| TASK DATA |
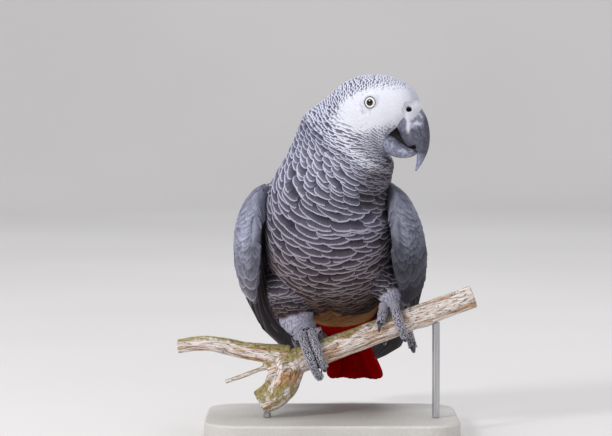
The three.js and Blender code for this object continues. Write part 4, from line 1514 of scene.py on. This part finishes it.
# ---- stand


def base_look():
    look = Look("base", 0.55, Coat_Weight=0.1, Coat_Roughness=0.4)
    fine = look.grain(0.0009, 4.0)
    colour = look.blend(look.grain(0.03), 0.3, 0.7, (204, 200, 194), (214, 211, 206))
    colour = look.mixed(look.ramp(fine, 0.35, 0.65, 0.0, 0.3), colour, (190, 186, 180))
    return look.finish(colour, look.bump(fine, 0.0001, 0.3), look.ramp(fine, 0.3, 0.7, 0.45, 0.65))


def rod_look():
    look = Look("rod", 0.3, Metallic=1.0)
    brushed = look.grain(0.0012, 4.0, stretch=(1, 1, 0.04))
    colour = look.blend(brushed, 0.3, 0.7, (168, 169, 172), (204, 205, 208))
    return look.finish(colour, look.bump(brushed, 0.00006, 0.3), look.ramp(brushed, 0.3, 0.7, 0.22, 0.4))


for node, look in (("stand_base", base_look()), ("stand_rod_1", rod_look()), ("stand_rod_2", rod_look())):
    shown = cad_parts[node]
    shown.data.materials.clear()
    shown.data.materials.append(look)

# ---- floor, light and camera

LIT = Vector((0, 0, 0.15))  # what the lamps face, in metres
FLOOR = Sizes(flat=1500, radius=3200, bend=900, sides=96, below=0.2)


def make_stage():
    """A pale round floor whose rim sweeps up into a low backdrop on every side."""
    bend = FLOOR.bend
    profile = [(0, 0), (FLOOR.flat, 0)]
    for a in np.linspace(0, math.pi / 2, 14):
        profile.append((FLOOR.radius + bend * math.sin(a), bend * (1 - math.cos(a))))
    turns = around(FLOOR.sides)
    points = [(r * math.cos(a), r * math.sin(a), z - FLOOR.below) for r, z in profile for a in turns]
    made = mesh_object("floor", np.array(points) - BIRD, ring_faces(len(profile), FLOOR.sides))
    look = Look("floor", 0.9)
    colour = look.blend(look.grain(0.5), 0.3, 0.7, (224, 221, 219), (230, 227, 225))
    made.data.materials.append(look.finish(colour, None))


def lamp(name, place, size, power):
    light = bpy.data.lights.new(name, "AREA")
    light.shape = "DISK"
    light.size = size
    light.energy = power
    made = linked(name, light)
    made.location = place
    made.rotation_euler = (LIT - Vector(place)).to_track_quat("-Z", "Y").to_euler()


make_stage()
lamp("key", (-1.35, -1.4, 1.02), 0.5, 20)
lamp("fill", (1.5, -1.4, 0.8), 1.2, 1)
lamp("top", (0.0, 0.2, 3.4), 3.4, 60)
world = bpy.data.worlds.new("world")
world.use_nodes = True
world.node_tree.nodes["Background"].inputs[0].default_value = (0.93, 0.95, 1.0, 1)
world.node_tree.nodes["Background"].inputs[1].default_value = 0.52
bpy.context.scene.world = world

CAMERA = Sizes(place=(-0.01793, -1.71567, 0.23856), down=3.0, lens=145, sensor=36)
camera = linked("camera", bpy.data.cameras.new("camera"))
camera.data.lens = CAMERA.lens
camera.data.sensor_width = CAMERA.sensor
camera.data.clip_start = 0.1
camera.location = CAMERA.place
camera.rotation_euler = (math.radians(90 - CAMERA.down), 0, 0)
bpy.context.scene.camera = camera
bpy.context.scene.view_settings.view_transform = "Standard"
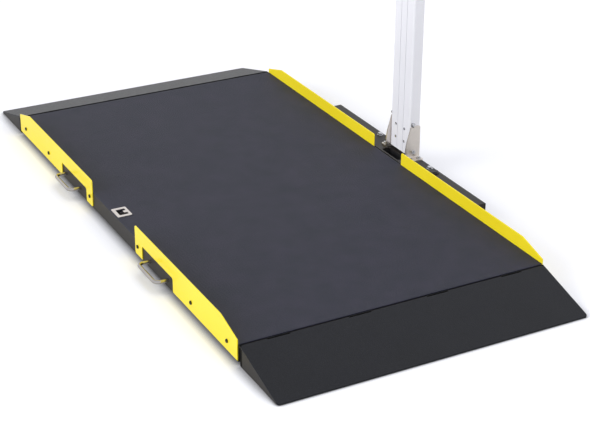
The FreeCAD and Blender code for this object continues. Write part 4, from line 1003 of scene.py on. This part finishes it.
# %% Sky and lamps
world = bpy.data.worlds.new("studio")
bpy.context.scene.world = world
world.use_nodes = True
tree = world.node_tree
direction = add_node(tree, "ShaderNodeTexCoord").outputs["Generated"]
height = add_node(tree, "ShaderNodeSeparateXYZ")
link(tree, direction, height.inputs["Vector"])
climb = ranged(tree, height.outputs["Z"], From_Min=0.05, From_Max=0.75, interpolation_type="SMOOTHSTEP")
horizon, zenith = (1.0, 1.0, 1.0, 1.0), (0.74, 0.75, 0.79, 1.0)
link(tree, mixed(tree, climb, horizon, zenith), tree.nodes["Background"].inputs["Color"])
tree.nodes["Background"].inputs["Strength"].default_value = 1.05


def add_lamp(light, place):
    """A lamp that lights surfaces but shows in no reflection."""
    lamp = bpy.data.objects.new(light.name, light)
    lamp.matrix_world = place
    lamp.visible_glossy = False
    bpy.context.scene.collection.objects.link(lamp)


panel = bpy.data.lights.new("side_panel", "AREA")
panel.size = 2.5
panel.energy = 42
panel_at, panel_target = Vector((4.2, 0.6, 2.4)), Vector((0, 0, 0.3))
facing_object = (panel_target - panel_at).to_track_quat("-Z", "Y").to_matrix().to_4x4()
add_lamp(panel, Matrix.Translation(panel_at) @ facing_object)
sun = bpy.data.lights.new("front_light", "SUN")
sun.energy = 1.75
sun.angle = radians(40)
add_lamp(sun, Matrix.Rotation(radians(-5), 4, "Z") @ Matrix.Rotation(radians(70), 4, "X"))
bpy.context.scene.view_settings.view_transform = "Standard"

# %% Camera
camera_data = bpy.data.cameras.new("camera")
camera_data.lens = 93.91
camera_data.sensor_width = 36.0
camera = bpy.data.objects.new("camera", camera_data)
stand = Vector((3.5377, -1.7849, 1.9029))
turn, tilt, roll = radians(61.93), radians(26.12), radians(0.32)
aim = Matrix.Rotation(turn, 4, "Z") @ Matrix.Rotation(pi / 2 - tilt, 4, "X") @ Matrix.Rotation(roll, 4, "Z")
camera.matrix_world = Matrix.Translation(stand) @ aim
bpy.context.scene.collection.objects.link(camera)
bpy.context.scene.camera = camera
print("camera at", tuple(round(c, 2) for c in stand))
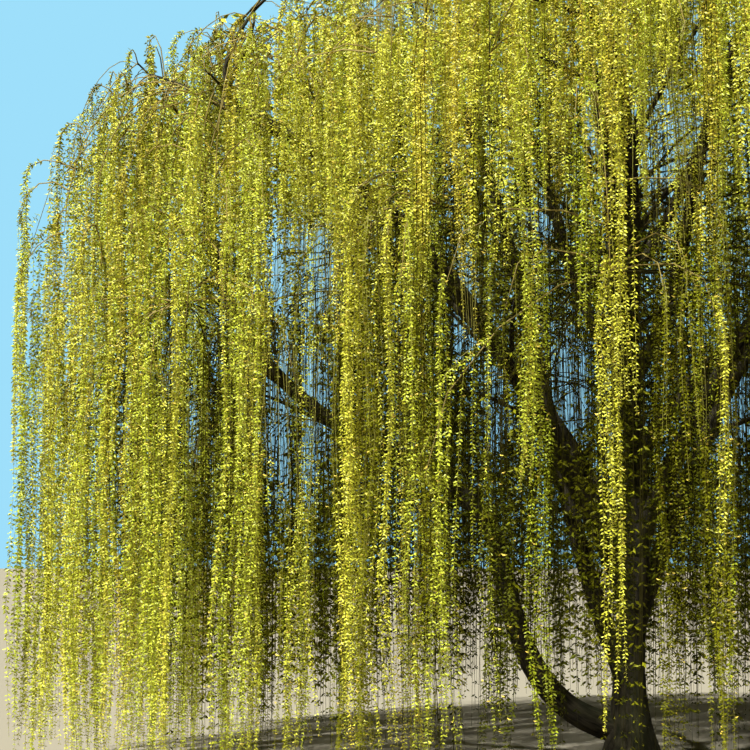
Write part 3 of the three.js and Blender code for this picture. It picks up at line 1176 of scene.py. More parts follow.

| EXERCISE BRIEF |
Reproduce the records in full, exactly as written.

| EXPECTED ANSWER |
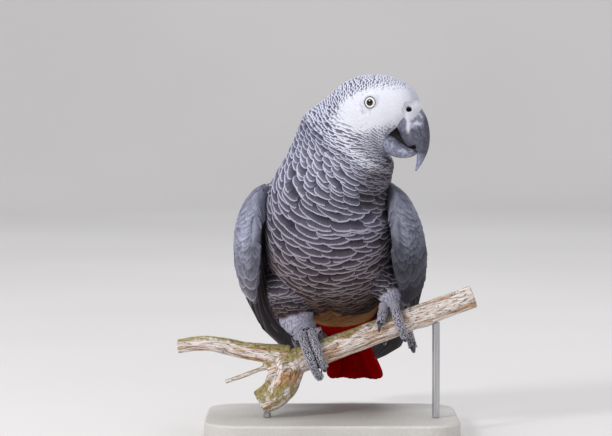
The three.js and Blender code for this object continues. Write part 4, from line 1514 of scene.py on. This part finishes it.
# ---- stand


def base_look():
    look = Look("base", 0.55, Coat_Weight=0.1, Coat_Roughness=0.4)
    fine = look.grain(0.0009, 4.0)
    colour = look.blend(look.grain(0.03), 0.3, 0.7, (204, 200, 194), (214, 211, 206))
    colour = look.mixed(look.ramp(fine, 0.35, 0.65, 0.0, 0.3), colour, (190, 186, 180))
    return look.finish(colour, look.bump(fine, 0.0001, 0.3), look.ramp(fine, 0.3, 0.7, 0.45, 0.65))


def rod_look():
    look = Look("rod", 0.3, Metallic=1.0)
    brushed = look.grain(0.0012, 4.0, stretch=(1, 1, 0.04))
    colour = look.blend(brushed, 0.3, 0.7, (168, 169, 172), (204, 205, 208))
    return look.finish(colour, look.bump(brushed, 0.00006, 0.3), look.ramp(brushed, 0.3, 0.7, 0.22, 0.4))


for node, look in (("stand_base", base_look()), ("stand_rod_1", rod_look()), ("stand_rod_2", rod_look())):
    shown = cad_parts[node]
    shown.data.materials.clear()
    shown.data.materials.append(look)

# ---- floor, light and camera

LIT = Vector((0, 0, 0.15))  # what the lamps face, in metres
FLOOR = Sizes(flat=1500, radius=3200, bend=900, sides=96, below=0.2)


def make_stage():
    """A pale round floor whose rim sweeps up into a low backdrop on every side."""
    bend = FLOOR.bend
    profile = [(0, 0), (FLOOR.flat, 0)]
    for a in np.linspace(0, math.pi / 2, 14):
        profile.append((FLOOR.radius + bend * math.sin(a), bend * (1 - math.cos(a))))
    turns = around(FLOOR.sides)
    points = [(r * math.cos(a), r * math.sin(a), z - FLOOR.below) for r, z in profile for a in turns]
    made = mesh_object("floor", np.array(points) - BIRD, ring_faces(len(profile), FLOOR.sides))
    look = Look("floor", 0.9)
    colour = look.blend(look.grain(0.5), 0.3, 0.7, (224, 221, 219), (230, 227, 225))
    made.data.materials.append(look.finish(colour, None))


def lamp(name, place, size, power):
    light = bpy.data.lights.new(name, "AREA")
    light.shape = "DISK"
    light.size = size
    light.energy = power
    made = linked(name, light)
    made.location = place
    made.rotation_euler = (LIT - Vector(place)).to_track_quat("-Z", "Y").to_euler()


make_stage()
lamp("key", (-1.35, -1.4, 1.02), 0.5, 20)
lamp("fill", (1.5, -1.4, 0.8), 1.2, 1)
lamp("top", (0.0, 0.2, 3.4), 3.4, 60)
world = bpy.data.worlds.new("world")
world.use_nodes = True
world.node_tree.nodes["Background"].inputs[0].default_value = (0.93, 0.95, 1.0, 1)
world.node_tree.nodes["Background"].inputs[1].default_value = 0.52
bpy.context.scene.world = world

CAMERA = Sizes(place=(-0.01793, -1.71567, 0.23856), down=3.0, lens=145, sensor=36)
camera = linked("camera", bpy.data.cameras.new("camera"))
camera.data.lens = CAMERA.lens
camera.data.sensor_width = CAMERA.sensor
camera.data.clip_start = 0.1
camera.location = CAMERA.place
camera.rotation_euler = (math.radians(90 - CAMERA.down), 0, 0)
bpy.context.scene.camera = camera
bpy.context.scene.view_settings.view_transform = "Standard"
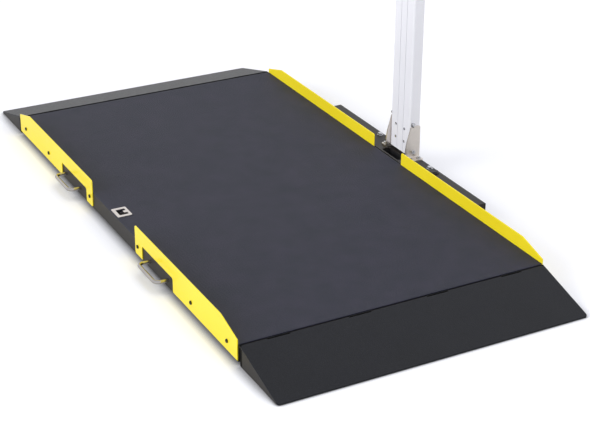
The FreeCAD and Blender code for this object continues. Write part 4, from line 1003 of scene.py on. This part finishes it.
# %% Sky and lamps
world = bpy.data.worlds.new("studio")
bpy.context.scene.world = world
world.use_nodes = True
tree = world.node_tree
direction = add_node(tree, "ShaderNodeTexCoord").outputs["Generated"]
height = add_node(tree, "ShaderNodeSeparateXYZ")
link(tree, direction, height.inputs["Vector"])
climb = ranged(tree, height.outputs["Z"], From_Min=0.05, From_Max=0.75, interpolation_type="SMOOTHSTEP")
horizon, zenith = (1.0, 1.0, 1.0, 1.0), (0.74, 0.75, 0.79, 1.0)
link(tree, mixed(tree, climb, horizon, zenith), tree.nodes["Background"].inputs["Color"])
tree.nodes["Background"].inputs["Strength"].default_value = 1.05


def add_lamp(light, place):
    """A lamp that lights surfaces but shows in no reflection."""
    lamp = bpy.data.objects.new(light.name, light)
    lamp.matrix_world = place
    lamp.visible_glossy = False
    bpy.context.scene.collection.objects.link(lamp)


panel = bpy.data.lights.new("side_panel", "AREA")
panel.size = 2.5
panel.energy = 42
panel_at, panel_target = Vector((4.2, 0.6, 2.4)), Vector((0, 0, 0.3))
facing_object = (panel_target - panel_at).to_track_quat("-Z", "Y").to_matrix().to_4x4()
add_lamp(panel, Matrix.Translation(panel_at) @ facing_object)
sun = bpy.data.lights.new("front_light", "SUN")
sun.energy = 1.75
sun.angle = radians(40)
add_lamp(sun, Matrix.Rotation(radians(-5), 4, "Z") @ Matrix.Rotation(radians(70), 4, "X"))
bpy.context.scene.view_settings.view_transform = "Standard"

# %% Camera
camera_data = bpy.data.cameras.new("camera")
camera_data.lens = 93.91
camera_data.sensor_width = 36.0
camera = bpy.data.objects.new("camera", camera_data)
stand = Vector((3.5377, -1.7849, 1.9029))
turn, tilt, roll = radians(61.93), radians(26.12), radians(0.32)
aim = Matrix.Rotation(turn, 4, "Z") @ Matrix.Rotation(pi / 2 - tilt, 4, "X") @ Matrix.Rotation(roll, 4, "Z")
camera.matrix_world = Matrix.Translation(stand) @ aim
bpy.context.scene.collection.objects.link(camera)
bpy.context.scene.camera = camera
print("camera at", tuple(round(c, 2) for c in stand))
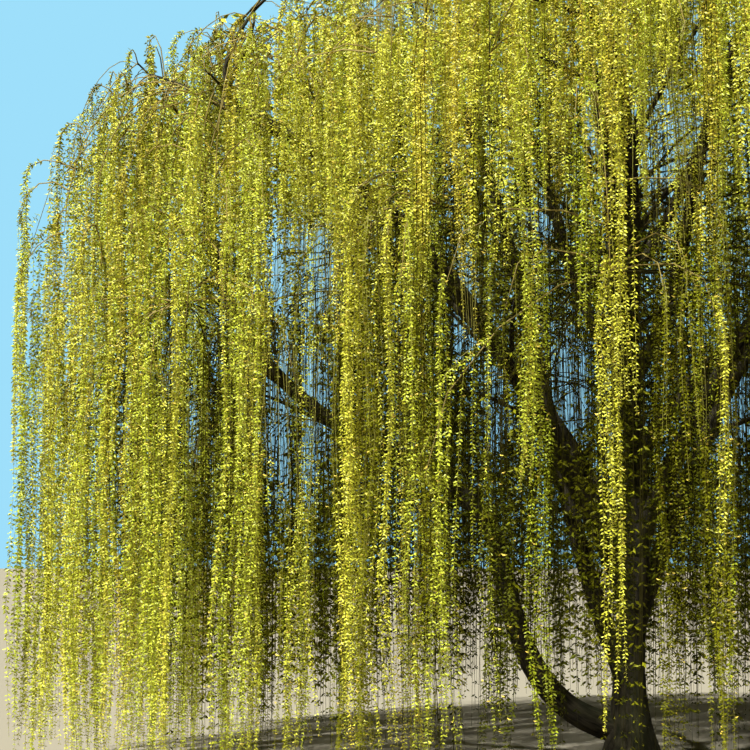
Write part 3 of the three.js and Blender code for this picture. It picks up at line 1176 of scene.py. More parts follow.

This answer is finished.